Improved Aerothermal Reliability Analysis Enabled by the Mars Sample Return Earth Entry System Aerothermal Database

The Mars Sample Return (MSR) campaign is a series of missions designed to retrieve Martian rock and soil samples for detailed study on Earth. The campaign is split into three primary phases: sample collection with the Mars2020 rover, retrieval with the Sample Return Lander (SRL) and Mars Ascent Vehicle (MAV), and then return to Earth with the Earth Return Orbiter (ERO) and Capture, Containment, and Return System (CCRS) [1]. The final sequence in the Earth return phase is the delivery and entry of the Earth Entry System (EES) sample return capsule.
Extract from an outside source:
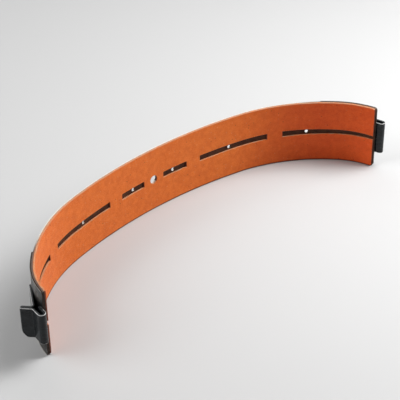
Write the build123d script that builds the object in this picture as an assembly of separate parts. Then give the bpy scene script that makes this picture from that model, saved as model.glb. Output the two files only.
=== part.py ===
from build123d import *
import os
from math import degrees, radians, tan

# Flexible lined brake band for an automatic transmission, in its free, sprung-open shape.
# It stands on its edge: +X runs from the anchor end to the apply end, the lined concave
# side faces -Y, and +Z is up across the band's width.  Millimetres and degrees.

# Free shape of the bonding face, from the middle of the band out to either end
crown_radius = 320.6
crown_span = 72.9
shoulder_radius = 106.6
shoulder_span = 70.6
hook_radius = 50.6
hook_span = 26.4

# Steel strap
band_width = 45.0
strap_thickness = 0.8
strap_corner = 2.0

# Friction lining, bonded to the strap's concave face
lining_thickness = 1.1
lining_side_margin = 0.2
lining_end_margin = 0.6
lining_corner = 1.6

# Row of slots in the lining along the middle of its width, measured from mid-band
slot_height = 4.2
short_slot_start = 8.5
short_slot_end = 28.3
long_slot_start = 39.7
long_slot_end = 93.7
end_slot_start = 105.0
end_slot_mouth = 2.6

# Through holes in the strap, one at mid-band and one in each slot
centre_hole_diameter = 5.7
oil_hole_diameter = 2.2
short_slot_hole = 17.4
long_slot_hole = 64.3
end_slot_hole = 122.1

# Reinforcement plates on the outer face of each end
doubler_length = 40.0
doubler_thickness = 0.8
doubler_corner = 2.0
doubler_fit_gap = 0.05

# Formed sheet lugs, each one strip folded into a loop with a hemmed ear
lug_sheet = 1.4
anchor_lug_width = 20.0
apply_lug_width = 23.0
lug_top_rise = 11.0
lug_corner = 1.5
lug_fit_gap = 0.05
foot_length = 4.4
foot_overhang = 2.4
heel_bend_radius = 1.75
shelf_length = 5.6
ear_lean = 50.0
ear_bend_radius = 1.6
ear_length = 5.4
hem_gap = 0.2
seat_bend_radius = 1.3
tongue_contact_angle = 23.0
tongue_tail = 4.6
ear_corner_along = 2.8
ear_corner_across = 7.0

# Spot weld dimples that show on the outer faces
weld_diameter = 4.0
weld_depth = 0.2
weld_edge = 6.5
weld_columns = (7.0, 20.0, 33.0)
tongue_weld_pitch = 10.0

# Sizes that follow from those above
half_length = crown_span + shoulder_span + hook_span
half_arcs = ((crown_radius, crown_span), (shoulder_radius, shoulder_span), (hook_radius, hook_span))
mid_width = band_width / 2
lug_top = mid_width + lug_top_rise
doubler_inner = strap_thickness + doubler_fit_gap
doubler_outer = doubler_inner + doubler_thickness
lug_base_radius = hook_radius + doubler_outer + lug_fit_gap
cut_through = 5.0
end_slot_cutter_reach = 25.0
length_match = 0.01
moves_before_hem = 6


def walk(distance):
    # place on the bonding face and heading there, at a distance to the right of mid-band
    place = Vector(0, 0, 0)
    heading = 0.0
    left = distance
    for radius, span in half_arcs:
        step = min(left, span)
        turn = degrees(step / radius)
        centre = place + Vector(0, -radius, 0).rotate(Axis.Z, heading)
        place = centre + (place - centre).rotate(Axis.Z, -turn)
        heading -= turn
        left -= step
    return place, heading


def face_plane(distance, height=0.0):
    # local plane on the bonding face: X along the band, Z outwards
    place, heading = walk(abs(distance))
    tangent = Vector(1, 0, 0).rotate(Axis.Z, heading)
    outward = Vector(0, 1, 0).rotate(Axis.Z, heading)
    if distance < 0:
        place = Vector(-place.X, place.Y, 0)
        tangent = Vector(tangent.X, -tangent.Y, 0)
        outward = Vector(-outward.X, outward.Y, 0)
    return Plane(origin=place + Vector(0, 0, height), x_dir=tangent, z_dir=outward)


def band_curve(offset, start, end):
    # tangent arcs that run parallel to the bonding face between two distances
    edges = []
    crown = (crown_radius, 2 * crown_span)
    spans = [*reversed(half_arcs[1:]), crown, *half_arcs[1:]]
    arc_start = -half_length
    for radius, span in spans:
        low = max(arc_start, start)
        high = min(arc_start + span, end)
        arc_start += span
        if high - low < length_match:
            continue
        plane = face_plane(low)
        begin = plane.origin + plane.z_dir * offset
        edges.append(JernArc(begin, plane.x_dir, radius + offset, -degrees((high - low) / radius)))
    return edges


def band_slab(inner, outer, start, end, low, high):
    # a layer of the band: offsets from the bonding face, distances along it and heights
    inside = band_curve(inner, start, end)
    outside = band_curve(outer, start, end)
    ends = [Line(inside[0] @ 0, outside[0] @ 0), Line(inside[-1] @ 1, outside[-1] @ 1)]
    face = make_face(Wire([*inside, *outside, *ends]))
    return Pos(0, 0, low) * extrude(face, high - low, dir=(0, 0, 1))


def round_corners(layer, thickness, radius):
    # rounds a layer's corners, on the short edges that run through its thickness
    through = [edge for edge in layer.edges() if abs(edge.length - thickness) < length_match]
    return fillet(through, radius)


def drilled(distance, diameter, inner, outer):
    # a round cutter through a layer, square to the band
    plane = face_plane(distance, mid_width)
    return plane * Pos(0, 0, (inner + outer) / 2) * Cylinder(diameter / 2, outer - inner + cut_through)


def closed_slot(start, end):
    # a square-ended slot cutter, through the lining only
    low = mid_width - slot_height / 2
    high = mid_width + slot_height / 2
    return band_slab(-lining_thickness - cut_through, cut_through, start, end, low, high)


def end_slot(side):
    # the slot that narrows towards the end of the band and is open there
    middle = (end_slot_start + half_length) / 2
    plane = face_plane(side * middle, mid_width)
    near = plane.to_local_coords(face_plane(side * end_slot_start).origin).X
    far = plane.to_local_coords(face_plane(side * half_length).origin).X
    beyond = far + cut_through
    outline = Polyline(
        (near, -slot_height / 2),
        (near, slot_height / 2),
        (beyond, end_slot_mouth / 2),
        (beyond, -end_slot_mouth / 2),
        close=True,
    )
    return extrude(plane * make_face(outline), end_slot_cutter_reach, both=True)


def make_strap():
    strap = band_slab(0, strap_thickness, -half_length, half_length, 0, band_width)
    holes = [drilled(0, centre_hole_diameter, 0, strap_thickness)]
    for distance in (short_slot_hole, long_slot_hole, end_slot_hole):
        holes.append(drilled(distance, oil_hole_diameter, 0, strap_thickness))
        holes.append(drilled(-distance, oil_hole_diameter, 0, strap_thickness))
    return round_corners(strap, strap_thickness, strap_corner) - holes


def make_lining():
    reach = half_length - lining_end_margin
    top = band_width - lining_side_margin
    lining = band_slab(-lining_thickness, 0, -reach, reach, lining_side_margin, top)
    cuts = [
        drilled(0, centre_hole_diameter, -lining_thickness, 0),
        closed_slot(short_slot_start, short_slot_end),
        closed_slot(-short_slot_end, -short_slot_start),
        closed_slot(long_slot_start, long_slot_end),
        closed_slot(-long_slot_end, -long_slot_start),
        end_slot(1),
        end_slot(-1),
    ]
    return round_corners(lining, lining_thickness, lining_corner) - cuts


def weld_dimple(plane, height):
    return plane * Pos(0, 0, height - weld_depth / 2) * Cylinder(weld_diameter / 2, weld_depth)


def make_doubler():
    # the plate at the right-hand end; the left one is its mirror image
    start = half_length - doubler_length
    plate = band_slab(doubler_inner, doubler_outer, start, half_length, 0, band_width)
    dimples = [
        weld_dimple(face_plane(start + column, height), doubler_outer)
        for column in weld_columns
        for height in (weld_edge, band_width - weld_edge)
    ]
    return round_corners(plate, doubler_thickness, doubler_corner) - dimples


def strip_side(start, heading, moves, offset):
    # one face of a bent strip: runs and bends as on the strip's centre line, moved to its left
    place = start + Vector(0, offset, 0).rotate(Axis.Z, heading)
    edges = []
    for radius, amount in moves:
        forward = Vector(1, 0, 0).rotate(Axis.Z, heading)
        if radius == 0:
            edges.append(Line(place, place + forward * amount))
        else:
            turn_side = 1 if amount > 0 else -1
            edges.append(JernArc(place, forward, radius - turn_side * offset, amount))
            heading += amount
        place = edges[-1] @ 1
    return edges, place, heading


def tongue_contact(height):
    # where the flat tongue lies on the round end plate, at a height above the plate's face
    outward = Vector(0, 1, 0).rotate(Axis.Z, tongue_contact_angle)
    return Vector(0, -hook_radius, 0) + outward * (lug_base_radius + height), outward


def lug_moves():
    # bend table of the lug strip from its foot round to its tongue, as (radius, angle) for
    # a bend and (0, length) for a flat, in the plane of the band's end
    foot_radius = lug_base_radius + lug_sheet / 2
    foot_angle = degrees(foot_length / foot_radius)
    start = Vector(0, -hook_radius, 0) + Vector(0, foot_radius, 0).rotate(Axis.Z, foot_angle)
    hem_radius = (lug_sheet + hem_gap) / 2
    moves = [
        (foot_radius, -foot_angle),
        (0, foot_overhang),
        (heel_bend_radius, 180),
        (0, shelf_length),
        (ear_bend_radius, -ear_lean),
        (0, ear_length),
        (hem_radius, 180),
    ]
    edges, tip, heading = strip_side(start, foot_angle, moves, 0)
    contact, outward = tongue_contact(lug_sheet / 2)
    down = Vector(1, 0, 0).rotate(Axis.Z, heading)
    seat_drop = (contact - tip).dot(outward) / down.dot(outward)
    seat_corner = tip + down * seat_drop
    seat_turn = heading - 180 - tongue_contact_angle
    setback = seat_bend_radius * tan(radians(seat_turn / 2))
    tongue_length = (seat_corner - contact).length + tongue_tail - setback
    moves += [(0, seat_drop - setback), (seat_bend_radius, -seat_turn), (0, tongue_length)]
    return start, foot_angle, moves


def hem_tip_reach():
    # how far the hem's outer face lies beyond the end of the ear's flat
    return lug_sheet + hem_gap / 2


def ear_corner(tip, heading, low):
    # takes a long rounded corner off the lower end of the ear, through both of its layers
    plane = Plane(
        origin=tip + Vector(0, 0, low),
        x_dir=Vector(1, 0, 0).rotate(Axis.Z, heading),
        z_dir=Vector(0, -1, 0).rotate(Axis.Z, heading),
    )
    depth = 3 * lug_sheet + hem_gap
    along = ear_corner_along + lug_sheet
    waste = Box(2 * along, 2 * ear_corner_across, 2 * depth)
    kept = Pos(-along, ear_corner_across, 0) * scale(Cylinder(1, 3 * depth), (along, ear_corner_across, 1))
    return plane * Pos(hem_tip_reach(), 0, 0) * (waste - kept)


def make_lug(width):
    # the lug at the right-hand end, in the local frame of the band's end and then in place
    middle = lug_top - width / 2
    start, heading, moves = lug_moves()
    left, left_end, last = strip_side(start, heading, moves, lug_sheet / 2)
    right, right_end, last = strip_side(start, heading, moves, -lug_sheet / 2)
    ends = [Line(left[0] @ 0, right[0] @ 0), Line(left_end, right_end)]
    profile = make_face(Wire([*left, *right, *ends]))
    strip = Pos(0, 0, middle) * extrude(profile, width / 2, dir=(0, 0, 1), both=True)
    strip = round_corners(strip, lug_sheet, lug_corner)
    ear_edges, ear_top, ear_heading = strip_side(start, heading, moves[:moves_before_hem], 0)
    cuts = [ear_corner(ear_top, ear_heading, lug_top - width)]
    contact, outward = tongue_contact(lug_sheet)
    for height in (middle - tongue_weld_pitch / 2, middle + tongue_weld_pitch / 2):
        spot = Plane(origin=contact + Vector(0, 0, height), x_dir=(0, 0, 1), z_dir=outward)
        cuts.append(weld_dimple(spot, 0))
    strip -= cuts
    place, end_heading = walk(half_length)
    return Pos(place.X, place.Y, 0) * Rot(0, 0, end_heading) * strip


def export_all(nodes):
    # the origin is at the middle of the footprint, on the surface that the band stands on
    boxes = [part.bounding_box() for part in nodes.values()]
    front = min(box.min.Y for box in boxes)
    back = max(box.max.Y for box in boxes)
    shift = Pos(0, -(front + back) / 2, 0)
    for name, part in nodes.items():
        export_step(shift * part, "parts/" + name + ".step")


os.makedirs("parts", exist_ok=True)
apply_doubler = make_doubler()
export_all(
    {
        "backing_strap": make_strap(),
        "friction_lining": make_lining(),
        "apply_doubler": apply_doubler,
        "apply_lug": make_lug(apply_lug_width),
        "anchor_doubler": mirror(apply_doubler, about=Plane.YZ),
        "anchor_lug": mirror(make_lug(anchor_lug_width), about=Plane.YZ),
    }
)
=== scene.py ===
import math

import bmesh
import bpy
from mathutils import Matrix, Vector


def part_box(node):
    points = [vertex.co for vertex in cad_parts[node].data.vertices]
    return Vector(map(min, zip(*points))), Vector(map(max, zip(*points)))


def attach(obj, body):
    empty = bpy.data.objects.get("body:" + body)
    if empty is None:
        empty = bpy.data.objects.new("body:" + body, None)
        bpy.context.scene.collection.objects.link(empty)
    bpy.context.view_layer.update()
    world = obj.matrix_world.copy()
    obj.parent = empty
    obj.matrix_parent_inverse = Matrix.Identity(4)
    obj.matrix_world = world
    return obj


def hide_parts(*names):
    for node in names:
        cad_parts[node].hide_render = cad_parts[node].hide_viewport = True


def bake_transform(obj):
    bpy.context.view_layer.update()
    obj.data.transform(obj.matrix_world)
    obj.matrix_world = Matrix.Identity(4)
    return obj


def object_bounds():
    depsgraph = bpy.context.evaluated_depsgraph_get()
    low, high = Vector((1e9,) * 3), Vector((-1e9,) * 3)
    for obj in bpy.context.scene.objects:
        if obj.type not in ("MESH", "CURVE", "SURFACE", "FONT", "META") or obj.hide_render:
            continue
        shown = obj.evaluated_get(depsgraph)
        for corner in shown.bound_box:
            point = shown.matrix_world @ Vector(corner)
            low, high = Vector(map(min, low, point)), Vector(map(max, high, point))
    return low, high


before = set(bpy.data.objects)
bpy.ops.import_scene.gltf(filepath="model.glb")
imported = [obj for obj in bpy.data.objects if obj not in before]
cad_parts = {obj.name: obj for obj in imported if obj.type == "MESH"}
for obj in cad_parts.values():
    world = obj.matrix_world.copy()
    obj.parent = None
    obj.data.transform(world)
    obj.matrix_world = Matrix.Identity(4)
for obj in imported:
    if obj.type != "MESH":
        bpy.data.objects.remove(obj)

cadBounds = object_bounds()
mm = 0.001
sheetWork = {
    "mergeGap": 0.002,                # millimetres: points nearer than this become one
    "sharpAngle": 40.0,               # degrees: outer corners sharper than this are eased
    "easingSteps": 2,
    "flatFacing": 0.94,               # how squarely a face looks through the sheet to be a flat side
    "burrFacing": 0.2,
    "normalWeight": 60,
}

# Flat sheets are laid out in millimetres: x along the strip, y through its thickness, z up its
# width.  They are cut and eased while flat, then rolled round the band or folded into a lug.


# working in sheet metal and paper

def roundedOutline(start, end, low, high, radius, steps=8):
    outline = []
    centres = [(end - radius, high - radius), (start + radius, high - radius),
               (start + radius, low + radius), (end - radius, low + radius)]
    for quarter, (along, up) in enumerate(centres):
        for step in range(steps + 1):
            angle = math.pi / 2 * (quarter + step / steps)
            outline.append((along + radius * math.cos(angle), up + radius * math.sin(angle)))
    return outline


def circleOutline(along, up, radius, steps=40):
    turns = [2 * math.pi * step / steps for step in range(steps)]
    return [(along + radius * math.cos(turn), up + radius * math.sin(turn)) for turn in turns]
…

Due to unprecedented planetary protection concerns, the sample return capsule is subject to strict reliability requirements. To this end, the MSR-EES aerothermal team has implemented a flexible aerothermal database architecture capable of integration with state-of-the-art trajectory codes to provide a more rigorous aerothermal reliability analysis. The EES database enables the generation of environments at any location on the heatshield and can incorporate trajectory uncertainties to both statistically quantify aerothermal environments for arcjet testing and produce material response boundary conditions to rigorously select thermal protection system (TPS) sizing environments. This poster will not discuss the fundamental modeling assumptions included in the database, and will instead focus on the downstream reliability analyses that can be performed with a database of this architecture.